Se infatti è poco verosimile che la Corte costituzionale condivida la teoria dell’automatica reviviscenza della precedente normativa a seguito di intervento referendario abrogativo, è ancor più inverosimile che un qualsiasi referendum, superato lo scoglio del giudizio di ammissibilità, possa superare quello del quorum di validità.

2. MATERIE PRECLUSE AL REFERENDUM

        Si tratta certamente di:

  • meccanismo del sostituto d’imposta;
  • obbligo di iscrizione al SSN;
  • monopolio INAIL;
  • finanziamento pubblico dei patronati;
  • smilitarizzazione guardia di finanza;
  • pubblicità RAI;
  • aborto.

Si tratta, probabilmente, di:

  • legge elettorale per le regioni ordinarie che non l’abbiano cambiata (in parte la Tatarella è costituzionalizzata, e comunque è dubbio che la legge nazionale possa ancora intervenire in materia);
  • termini processuali.

3. MATERIE REFERENDABILI (PREVIA VERIFICA DELLA NORMATIVA)

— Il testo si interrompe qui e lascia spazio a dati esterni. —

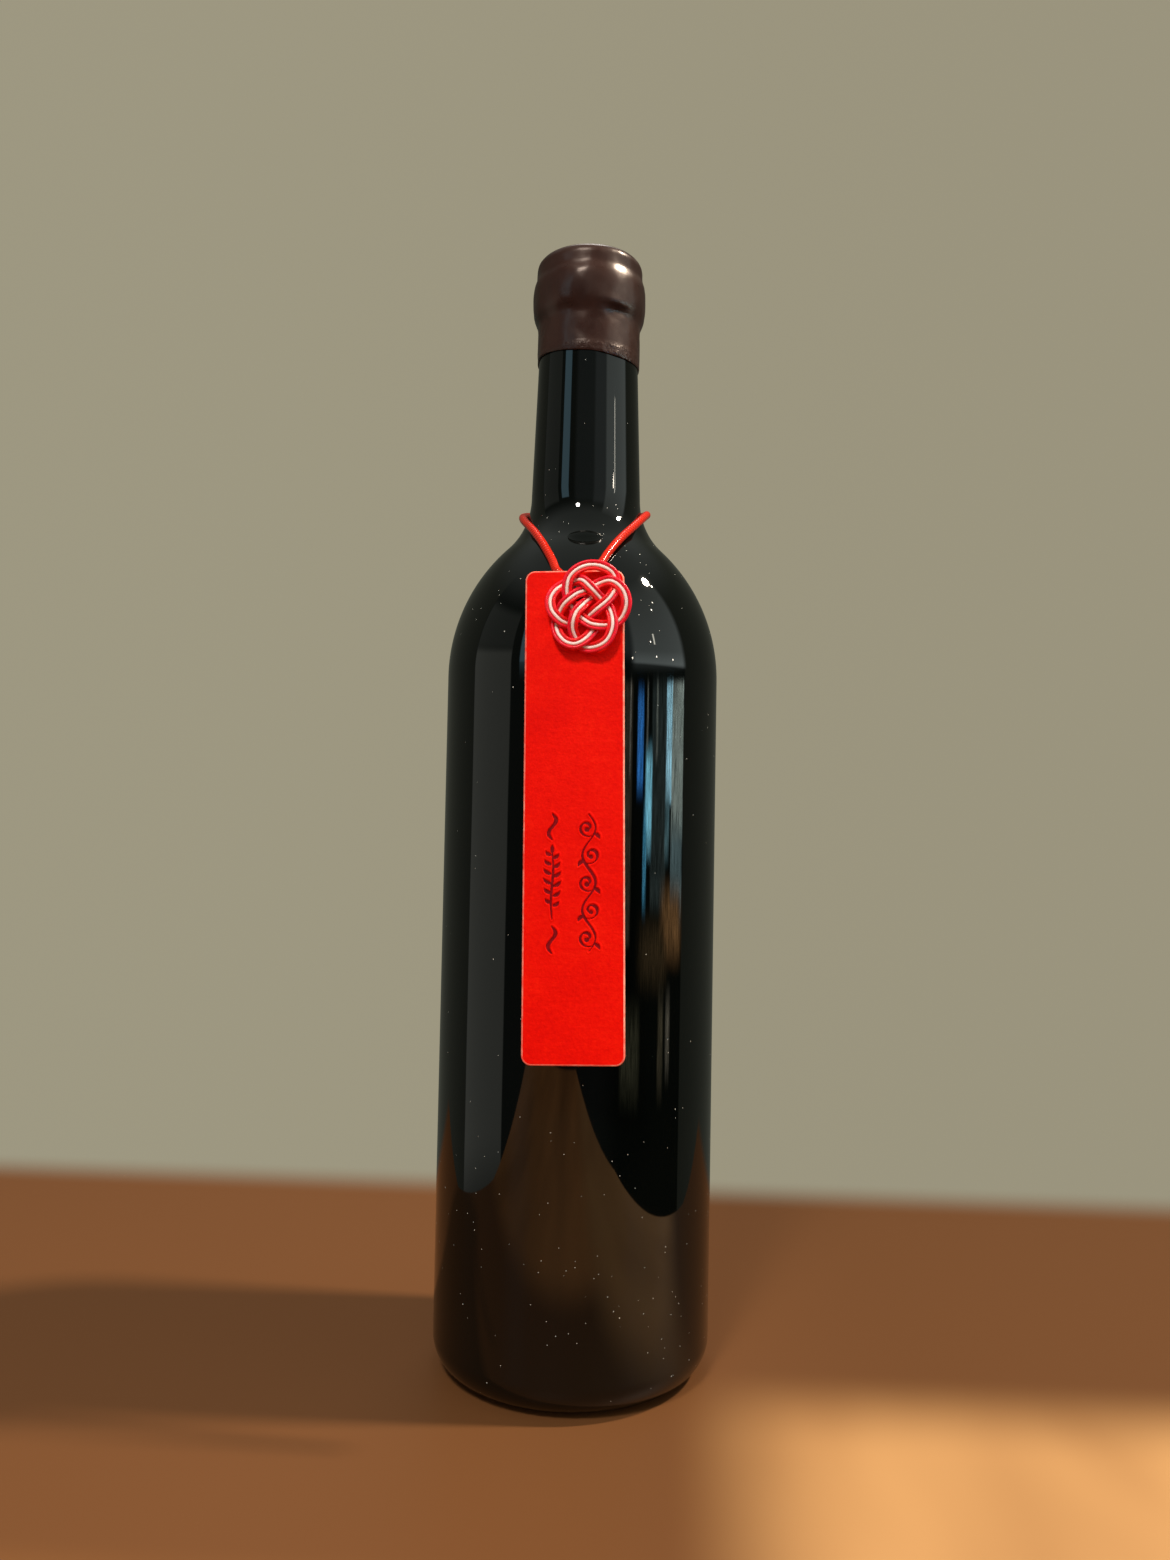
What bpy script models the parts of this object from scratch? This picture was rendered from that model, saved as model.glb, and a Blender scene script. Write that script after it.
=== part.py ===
# Wine bottle with a wax-dipped top and a leather gift tag.
#
# A dark bottle with high shoulders stands upright. Its mouth is dipped in wax. A round cord
# goes round the foot of the neck and through a hole in a long leather tag, and a plum-blossom
# knot of three strands covers that hole.
#
# Metres, +Z up. The origin is on the bottle's axis, in the plane that it stands on, and the
# tag's middle plane is X = 0 with its front towards -Y.

import math

import bmesh
import bpy
from mathutils import Matrix, Vector

MM = 0.001

# Bottle: body, shoulder and neck
BODY_RADIUS = 37.5 * MM
HEEL_RADIUS = 9.0 * MM
SHOULDER_FOOT_Z = 186.5 * MM
SHOULDER_RADIUS = 49.0 * MM
NECK_FILLET_RADIUS = 22.0 * MM
NECK_FOOT_RADIUS = 15.3 * MM
NECK_TOP_RADIUS = 14.05 * MM

# Bottle: underside
PUNT_RADIUS = 25.0 * MM
PUNT_DEPTH = 16.0 * MM
PUNT_EDGE = 1.2 * MM

# Wax seal, and the bottle's mouth under it
WAX_FOOT_Z = 275.6 * MM
WAX_TOP_Z = 305.9 * MM
WAX_SLEEVE_RADIUS = 14.5 * MM
WAX_RING_RADIUS = 15.95 * MM
WAX_RING_Z = 294.2 * MM
WAX_RING_HALF_HEIGHT = 6.2 * MM
WAX_CAP_RADIUS = 15.0 * MM
WAX_CAP_ROUNDING = 3.2 * MM
WAX_WALL = 0.55 * MM
GAP = 0.3 * MM

# Leather tag
TAG_WIDTH = 24.7 * MM
TAG_LENGTH = 120.9 * MM
TAG_THICKNESS = 1.8 * MM
TAG_CORNER_RADIUS = 2.4 * MM
TAG_TOP_Z = 209.1 * MM
TAG_LEAN = math.radians(5.0)
TAG_SWING = math.radians(1.2)
TAG_STAND_OFF = 0.8 * MM
TAG_HOLE_RADIUS = 3.0 * MM
TAG_HOLE_DOWN = 5.0 * MM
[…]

        Si tratta, in linea di principio, di:

  • caccia (art. 842, commi primo e secondo);
  • caccia (delega alle regioni per eludere la normativa comunitaria sulle specie protette);
  • droga (attendo peraltro da circa due anni che un tizio mi mandi una memoria sulla possibilità di abrogare anche parti della legge oggetto di trattato internazionale);
  • commercio;
  • golden share (ma sta già intervenendo l’Unione europea, se non sbaglio);
  • incarichi extraprofessionali ai magistrati;
  • carriere/funzioni dei magistrati;
  • ordine dei giornalisti;
  • finanziamento pubblico ai partiti;
  • mercato del lavoro (ma dubito che intervenendo sulla legge cd. Biagi si possa introdurre le riforme dimenticate, come per esempio, un meccanismo generalizzato di assistenza in caso di disoccupazione);
  • legge elettorale CSM;
  • legge elettorale comuni e province;
  • regime transitorio (e quindi definitivo) sull’espianto degli organi nei confronti dei dissenzienti.